Как раз в день перелома боев, когда наши части начали уже отступление, к штабу армии, на станцию Чумляк, прибыл новый транспорт с ранеными. Французский офицер, состоящий при Западной армии, майор Каруель просил разрешения сопровождать меня при обходе раненых, чтобы раздать некоторым, особенно отличившимся, французские военные кресты.

Наши офицеры, солдаты и казаки, только что вышедшие из многодневных тяжелых боев, лежали и сидели со свежими ранами, весело разговаривая, блестя улыбками. Вот группа волжан.

— «Ничего, Ваше Превосходительство, не может большевик выдержать; все равно мы его за Волгу прогоним», говорить здоровенный Самарский крестьянин-стрелок, поддерживая левой рукой правую, в которой ружейная пуля раздробила кость.

— «Куда ему выдержать! Как мы пошли в атаку, а лямбурские казаки вместе с нами с флангу, так они и побежали, даже готовый обед бросили нам в котлах», торопливо рассказывает пересохшими губами маленький худой казанец, раненый в плечо. — «Первый раз тут мы за десять дней пообедали, как следует, а потом догнали, чтобы пулеметами спасибо красноармейцам сказать.»

Кругом раздается хохот.

Все раненые с уважением показывали на койку в углу, где лежал молодой офицер. Подхожу и вижу одного из старых знакомых, офицера с Русского Острова, штабс-капитана Р. Красивое загорелое лицо с горящими глазами, возбужденно смотрящими из под белой повязки, обнаженная молодая здоровая грудь тяжело дышет и ходит выступившими ребрами. Р... был ранен в голову, в грудь и сильно контужен; последствием этого явилась временная потеря речи.

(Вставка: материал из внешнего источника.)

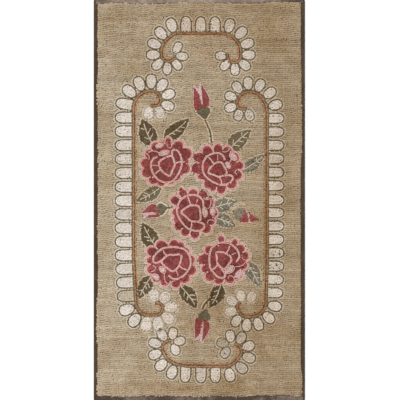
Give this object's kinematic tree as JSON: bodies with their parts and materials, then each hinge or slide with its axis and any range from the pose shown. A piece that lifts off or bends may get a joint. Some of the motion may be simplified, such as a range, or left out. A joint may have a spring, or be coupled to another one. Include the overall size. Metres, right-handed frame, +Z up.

— «Вот, не угодно ли посмотреть», докладывал юркий и очень подвижный доктор Беленький: «штабс-капитан вынес на себе из боя пулемет, два раскаленных стрельбой ствола Кольта, вот следы ожогов...»

С обеих сторон шея офицера была покрыта ровными, точно татуировка по линейке, коричневыми черточками, это ему прожгло кожу винтовой нарезкой отвода, когда он со своей ротой отходил последним от Челябинска.